It’s Narcissist Friday!
So we prayed! Some have been here to say that things were different this year. Some said nothing. All, I hope, felt a little more protected and loved through these challenging days. I also hope we will keep praying.
Some of you might not have had wonderful answers to our prayers. Maybe your Christmas was awful because of your narcissist. Again. And you wonder if it mattered that we prayed for you. I understand.
Many Christians feel compelled to offer excuses for why God doesn’t answer the prayers of our hearts in the way we feel we need. “God is teaching you.” “God is working on the narcissist.” “God has a longer plan.” “It would have been worse if you hadn’t prayed.” All or any of these could be the right answer, but I am not going to go there. I don’t have to give God an excuse. He says that He hears our prayers and that He loves us. I believe He is both wise and good, therefore I have to leave these things in His hands.

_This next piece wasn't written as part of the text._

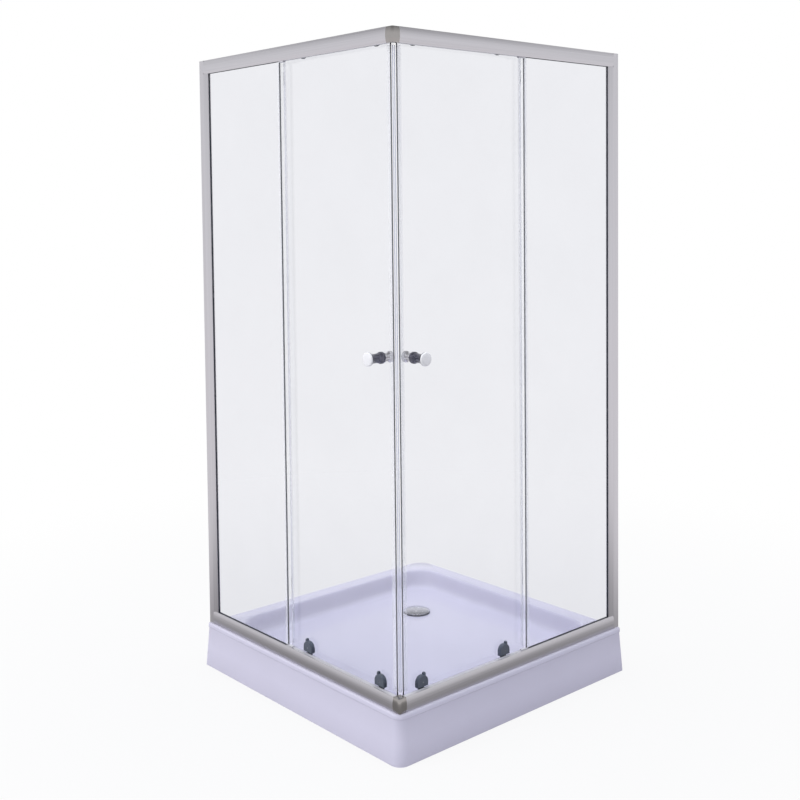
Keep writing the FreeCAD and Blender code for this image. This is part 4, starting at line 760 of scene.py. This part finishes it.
def nub_line(tuck):
    """The outline of a thumb nub, made smaller by a tuck."""
    left, right, front, back = NUB_LEFT + tuck, NUB_RIGHT - tuck, HEAD_FRONT + tuck, SLIDER_BACK - tuck
    return soften([(left, front), (right, front), (right, back), (left, back)], 1.2, 3, closed=True)


def screw_head(radius, rise):
    """A pan head with a cross slot, seen along Z."""
    crown = through([(radius, 0.0), (radius * 0.96, rise * 0.45), (radius * 0.7, rise * 0.85), (0.0, rise)], 3)
    length, width = radius * 0.62, radius * 0.09
    section = ((-length, -width), (length, -width), (length, width), (-length, width))
    slot = stacked([[(x, y, z) for x, y in section] for z in (rise * 0.55, rise * 1.03)])
    return turned(crown, 28), [slot, placed(slot, Matrix.Rotation(math.radians(90), 4, "Z"))]


def helix(radius, wire, low, high, turns, steps=18, sides=8):
    """A coil spring about Z with flat end turns."""
    rings, count = [], int(turns * steps)
    for n in range(count + 1):
        turn = n / steps
        eased = min(max((turn - 0.75) / (turns - 1.5), 0.0), 1.0)
        z = low + wire + (high - low - 2 * wire) * eased
        angle = 2 * math.pi * turn
        ring = []
        for k in range(sides):
            a = 2 * math.pi * k / sides
            r = radius - wire + wire * math.cos(a)
            ring.append((r * math.cos(angle), r * math.sin(angle), z + wire * math.sin(a)))
        rings.append(ring)
    return stacked(rings)


face_plate = stacked([
    [(x, y, -HOUSING_FRONT - behind) for x, y in housing_line(tuck)] for tuck, behind in FACE_ROWS
])
nub_form = stacked([[(x, y, level) for x, y in nub_line(tuck)] for level, tuck in NUB_ROWS])
screw, screw_slots = screw_head(SCREW_RADIUS, SCREW_RISE)
coil = helix(SPRING_RADIUS, SPRING_WIRE, SPRING_LOW, SPRING_HIGH, SPRING_TURNS)

for face in FACES:
    door = face + "_door"
    mounts, caps, housings, bosses = [], [], [], []
    for number, x in ROLLERS:
        # wheels, grooved, one above and one below
        top_axle = at(face, x, 0, HEIGHT / MM - AXLE_HEIGHT, INTO_CABIN)
        for level, place in (("top", top_axle), ("bottom", at(face, x, 0, AXLE_HEIGHT, INTO_CABIN))):
            name = "%s_%s_wheel_%d" % (face, level, number)
            tyre = mesh_piece(name + "_tyre", [turned(WHEEL, 48, closed=True)], place)
            finish_piece(tyre, name, ACETAL, (name,))
        # eccentric hub of the top wheel: axle in front, bush through the glass, cap inside
        hub_place = at(face, x, 0, HEIGHT / MM - (AXLE_HEIGHT + ECCENTRIC), INTO_CABIN)
        mounts += [placed(axle(HUB_AXLE_END), top_axle), placed(turned(BUSH, 40), hub_place)]
        caps.append(placed(turned(HUB_CAP, 56), hub_place))
        # quick-release housing: a dome-topped shell, open at its back, with boss and cap through the glass
        front_place = at(face, x, 0, 0, TO_DEPTH)
        outline = soften(housing_line(), 0.8, 2, closed=True)
        shell = drawn("%s_roller_housing_%d" % (face, number), [outline, HOUSING_ROOM], -HOUSING_BACK,
                      -HOUSING_FRONT - HOUSING_WALL, front_place, SLIDER_EDGE)
        replaced = (face + "_roller_housings",) if number == 1 else ()
        finish_piece(shell, door, SLATE, replaced, angle=30)
        plate = mesh_piece("%s_roller_face_%d" % (face, number), [face_plate], front_place)
        finish_piece(plate, door, SLATE, angle=30)
        boss_place = at(face, x, 0, BOSS_HEIGHT, INTO_CABIN)
        bosses.append(placed(turned(BOSS, 24), boss_place))
        housings.append(placed(turned(HOUSING_CAP, 44), boss_place))
    hubs = mesh_piece(face + "_hub_axles", mounts)
    finish_piece(hubs, door, ZINC, (face + "_top_roller_mounts",))
    finish_piece(mesh_piece(face + "_hub_caps", caps), door, SLATE)
    finish_piece(mesh_piece(face + "_housing_caps", housings), door, SLATE)
    finish_piece(mesh_piece(face + "_housing_bosses", bosses), door, SLATE)
    for number, x in ROLLERS:
        screw_place = at(face, x, HOUSING_FRONT + SCREW_SEAT, BOSS_HEIGHT + SCREW_ABOVE, TO_DEPTH)
        head = mesh_piece("%s_housing_screw_%d" % (face, number), [screw], screw_place)
        finish_piece(head, door, ZINC)
        slots = mesh_piece("%s_housing_screw_slot_%d" % (face, number), screw_slots, screw_place)
        finish_piece(slots, door, BLACK)

        # release slider: arm with its window, head and thumb nub, and the lower wheel's axle
        body = "%s_release_slider_%d" % (face, number)
        arm = drawn(body + "_arm", [ARM_OUTLINE, ARM_WINDOW], -SLIDER_BACK, -ARM_FRONT,
                    at(face, x, 0, 0, TO_DEPTH), SLIDER_EDGE)
        finish_piece(arm, body, SLATE, (body,), angle=30)
        head = drawn(body + "_head", [HEAD_OUTLINE], HEAD_LOW, HEAD_HIGH, at(face, x), SLIDER_EDGE)
        finish_piece(head, body, SLATE, angle=30)
        nub = mesh_piece(body + "_nub", [nub_form], at(face, x))
        finish_piece(nub, body, SLATE, angle=30)
        low_axle = mesh_piece(body + "_axle", [axle(SLIDER_AXLE_END)], at(face, x, 0, AXLE_HEIGHT, INTO_CABIN))
        finish_piece(low_axle, body, ZINC)

        # return spring between the housing's floor and the slider's head
        name = "%s_release_spring_%d" % (face, number)
        spring = mesh_piece(name + "_coil", [coil], at(face, x + SPRING_X, SPRING_DEPTH, 0))
        finish_piece(spring, door, ZINC, (name,), angle=60)
        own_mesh(spring)

    # knob pair: white cap, waisted outer knob, and the smaller knob inside with its stud through the glass
    place = at(face, KNOB_X, 0, KNOB_HEIGHT, INTO_CABIN)
    outer = mesh_piece(face + "_outer_knob_neck", [turned(OUTER_KNOB, 72)], place)
    # the outer knob's dark chrome is a painted dark reflection
    finish_piece(outer, door, KNOB_PAINTED_REFLECTION, (face + "_outer_knob",))
    cap = mesh_piece(face + "_knob_cap_dome", [turned(KNOB_CAP, 72)], place)
    finish_piece(cap, door, WHITE, (face + "_knob_cap",), angle=50)
    inner = mesh_piece(face + "_inner_knob_turned", [turned(INNER_KNOB, 64)], place)
    finish_piece(inner, door, CHROME, (face + "_inner_knob",))

# ---------------------------------------------------------------- stage
STAGE_HALF = 14.0
# smooth steps as (from, to, level at from, level at to), over metres from the middle or the rise of a ray
# the floor as mirrored is painted darker near the middle: painted shade
FLOOR_MIRRORED_PAINTED_SHADE, FLOOR_SEEN = (0.5, 2.2, 0.36, 1.0), (0.7, 2.6, 0.88, 1.0)
SKY_SOFT, SKY_MIRRORED = (-0.1, 0.9, 0.42, 0.95), (0.14, 0.72, 0.98, 0.34)
LAMP_SIDE = 3.0
CENTRE = (0, 0, 0.9)


def seen_by(tree, first, second, operation="ADD"):
    """A share from two ray kinds: either of them, or the first without the second."""
    path = node(tree, "ShaderNodeLightPath")
    either = node(tree, "ShaderNodeMath", operation=operation, use_clamp=True)
    tree.links.new(path.outputs[first], either.inputs[0])
    tree.links.new(path.outputs[second], either.inputs[1])
    return either.outputs["Value"]


def graded(tree, value, low, high, at_low, at_high):
    """A value run through a smooth step into two levels."""
    step = node(tree, "ShaderNodeMapRange", interpolation_type="SMOOTHSTEP")
    for socket, number in (("From Min", low), ("From Max", high), ("To Min", at_low), ("To Max", at_high)):
        step.inputs[socket].default_value = number
    tree.links.new(value, step.inputs["Value"])
    return step.outputs["Result"]


def lamp(name, place, aim, power, color=(1, 1, 1)):
    """A square lamp aimed at a point; it lights the pieces but shows neither in mirrors nor through glass."""
    data = bpy.data.lights.new(name, "AREA")
    data.shape = "RECTANGLE"
    data.size, data.size_y = LAMP_SIDE, LAMP_SIDE
    data.energy = power
    data.color = color
    made = linked(name, data)
    made.location = place
    made.rotation_euler = (Vector(aim) - Vector(place)).to_track_quat("-Z", "Y").to_euler()
    made.visible_glossy = False
    made.visible_transmission = False


floor_mesh = bpy.data.meshes.new("floor")
floor_mesh.from_pydata(
    [(x * STAGE_HALF, y * STAGE_HALF, 0) for x, y in ((-1, -1), (1, -1), (1, 1), (-1, 1))],
    [], [(0, 1, 2, 3)],
)
floor = linked("floor", floor_mesh)
floor_finish = bpy.data.materials.new("floor_white")
floor_finish.use_nodes = True
tree = floor_finish.node_tree
matt = tree.nodes["Principled BSDF"]
matt.inputs["Base Color"].default_value = (0.56, 0.56, 0.58, 1)
matt.inputs["Roughness"].default_value = 0.9

# the camera sees a white floor with a faint shadow; polished pieces mirror it as a glow painted darker close by,
# painted shade as on a studio floor
spot = node(tree, "ShaderNodeNewGeometry")
reach = node(tree, "ShaderNodeVectorMath", operation="LENGTH")
tree.links.new(spot.outputs["Position"], reach.inputs[0])
away = reach.outputs["Value"]
glow = node(tree, "ShaderNodeEmission", Color=(1, 1, 1, 1), Strength=1.0)
# glowing floor for mirrors, painted darker close by: painted shade
mirrored = node(tree, "ShaderNodeEmission", Color=(0.98, 0.96, 0.99, 1))
tree.links.new(graded(tree, away, *FLOOR_MIRRORED_PAINTED_SHADE), mirrored.inputs["Strength"])
white = node(tree, "ShaderNodeMath", operation="MULTIPLY")
tree.links.new(seen_by(tree, "Is Camera Ray", "Is Transmission Ray"), white.inputs[0])
tree.links.new(graded(tree, away, *FLOOR_SEEN), white.inputs[1])
plain = mixed(tree, white.outputs["Value"], matt.outputs["BSDF"], glow.outputs["Emission"])
in_mirror = seen_by(tree, "Is Glossy Ray", "Is Transmission Ray", "SUBTRACT")
whole = mixed(tree, in_mirror, plain, mirrored.outputs["Emission"])
tree.links.new(whole, tree.nodes["Material Output"].inputs["Surface"])
floor_mesh.materials.append(floor_finish)

# the world is white to the camera, soft light on the pieces, and bright at the horizon in polished ones
world = bpy.data.worlds.new("studio")
bpy.context.scene.world = world
world.use_nodes = True
tree = world.node_tree
place = node(tree, "ShaderNodeTexCoord")
split = node(tree, "ShaderNodeSeparateXYZ")
tree.links.new(place.outputs["Generated"], split.inputs["Vector"])
rise_of = split.outputs["Z"]
soft = tree.nodes["Background"]
soft.inputs["Color"].default_value = (0.93, 0.93, 1.0, 1)
tree.links.new(graded(tree, rise_of, *SKY_SOFT), soft.inputs["Strength"])
mirrored = node(tree, "ShaderNodeBackground", Color=(0.97, 0.97, 1.0, 1))
tree.links.new(graded(tree, rise_of, *SKY_MIRRORED), mirrored.inputs["Strength"])
bright = node(tree, "ShaderNodeBackground", Color=(1, 1, 1, 1), Strength=1.0)
in_mirror = seen_by(tree, "Is Glossy Ray", "Is Transmission Ray", "SUBTRACT")
lit = mixed(tree, in_mirror, soft.outputs["Background"], mirrored.outputs["Background"])
whole = mixed(tree, seen_by(tree, "Is Camera Ray", "Is Transmission Ray"), lit, bright.outputs["Background"])
tree.links.new(whole, tree.nodes["World Output"].inputs["Surface"])

lamp("key", (-1.2, -4.6, 2.8), CENTRE, 106)
lamp("fill", (4.4, 0.6, 2.2), CENTRE, 4, (0.95, 0.96, 1.0))
lamp("top", (0.2, 0.2, 4.6), (0, 0, 0), 112, (0.93, 1.0, 1.0))

# ---------------------------------------------------------------- camera, fitted to the photograph's corners
CAMERA_AZIMUTH, CAMERA_RISE, CAMERA_ROLL = 48.536, 3.048, -0.601
CAMERA_OFFSET = (2.8842, -2.5864, 1.4496)
FOCAL_PIXELS, PHOTO_PIXELS, PHOTO_CENTRE_Y = 1142.5, 800.0, 265.0
azimuth, rise, roll = (math.radians(a) for a in (CAMERA_AZIMUTH, CAMERA_RISE, CAMERA_ROLL))
back = Vector((math.sin(azimuth) * math.cos(rise), -math.cos(azimuth) * math.cos(rise), math.sin(rise)))
right = Vector((math.cos(azimuth), math.sin(azimuth), 0))
up = back.cross(right)
camera_data = bpy.data.cameras.new("camera")
camera_data.sensor_fit = "HORIZONTAL"
camera_data.sensor_width = 36.0
camera_data.lens = FOCAL_PIXELS * camera_data.sensor_width / PHOTO_PIXELS
camera_data.shift_y = -(PHOTO_PIXELS / 2 - PHOTO_CENTRE_Y) / PHOTO_PIXELS
camera_data.clip_end = 60.0
camera = linked("camera", camera_data)
turn = Matrix((right, up, back)).transposed() @ Matrix.Rotation(roll, 3, "Z")
plan_centre = Vector((WALL + SIDE / 2, FRONT + SIDE / 2, RIM))
camera.matrix_world = Matrix.Translation(plan_centre + Vector(CAMERA_OFFSET) * SIDE) @ turn.to_4x4()
bpy.context.scene.camera = camera
bpy.context.scene.view_settings.view_transform = "Standard"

I wrote a post a while back that seems to fit here. It may be a word of encouragement, even in your disappointment. Whatever you feel right now, please know that the love of God is real. You are not alone. We will continue to pray.
Here’s the post:
Why Does God Allow It?
If God is good and God is strong and God knows everything, why doesn’t He change the circumstances that hurt us so much? This question haunts many believers and non-believers. Some would say that they became unbelievers because of this question. If they were honest, some may say that they became unbelievers because of the answers they were given.
In our comments this past week this question has come up in the context of the painful narcissistic relationship. How can God allow some people to use and abuse and cause so much pain to others? How can God stand by while we lose so much? Why doesn’t God deal with the abusers?
What I have found over the years is that the pat answers, no matter how good they sound to the one who gives them, rarely give real help to those who are hurting. Here are a few:
- It’s because of sin in your life. If you obeyed better, these terrible things wouldn’t be happening to you.
- It’s for your good. God loves you and sent the abuser to make you what He wants you to be.
- God is preparing you to be strong because something worse is coming.
Now, I don’t find any of those to be helpful. The first one makes evil my fault. The second one makes evil God’s fault. The last one makes my future seem dreadful. There is no comfort in any of these.
Please understand that this is one of the great mysteries of the faith. The answers we have do not come easily. This post will take a topic that could encompass many pages and boil them down to one, and that will be less than satisfying for any of us.
So here’s what I know:
- God is good and He loves me. He is not malicious or wrathful. He does not send trouble into my life to hurt me.
- God is strong enough and wise enough to stop the pain and change the circumstances. The fact that He doesn’t, does not change the fact that He could.
- God does not initiate evil, nor does He send it on us. His plan for us is good. The abuser is responsible for the evil he does.
- The world is broken, not working the way it was meant to work. Evil is a natural part of this brokenness. Those who do evil, narcissists and other abusers, participate in evil without any prompting by God.
- God does use difficult circumstances to draw us to Himself and He is able to turn curses into blessings. While He is not the author of the evil we suffer, He can use it for good in our lives.
- There are worse things than the pain we suffer. In the moment it is very hard to feel the reality of this, but it is true. The loneliness and confusion and emptiness of life apart from God’s love is one thing I would consider worse.
- All evil is temporary. Most of it will end in this life, but all will be gone in the next. That which is broken will be re-created and pain will be gone forever.
- In my pain I am never alone. The Lord is always with me, always near when I cry out to Him. Even when I cannot feel His presence, I can take comfort in knowing that He is with me.
- Those who look to Him and trust Him in the midst of their pain do find a special grace, an ability to live above their circumstances and to find their identity apart from their suffering.
Does this help me? Yes, it does. It reminds me that I don’t need the pat answers. As much as I want to understand, I really don’t need to. My desire to understand is usually a desire to control. I want to approve of my circumstances, even the difficult ones. If I know the purpose, then I might be able to give permission. But that is not my place. When I am able to trust Him, I find the peace He wants me to have.
No, I do not find this easy. I wish I could just live this way consistently, no matter what happens. But I am just as weak as anyone, just as fearful and just as doubtful. The only thing I have is the one thing I know—Jesus loves me.
Do I still wish He would change things sometimes? Of course! I pray against pain and suffering, in my life and in the lives of others. But as long as we are in this world, the brokenness will affect our lives. Sometimes, some amazing and wonderful times, God reaches in and changes things. The pain ends and life is good again for a while. I praise Him and rejoice in my peace. But I am learning to find that peace even in the times of struggle. Learning slowly, but learning.
No more pat answers. Don’t blame evil on me or on God. It just is. There may be causes and explanations, but none of them help my situation. What helps is to look on the One who loves me and trust Him.
That’s my prayer for each of you. Look to Him and trust in His love. Do what He leads you to do. If you can leave the narcissistic relationship, do it. If you cannot, then look to Jesus and find His overwhelming love in the midst of your struggle. He is there for you.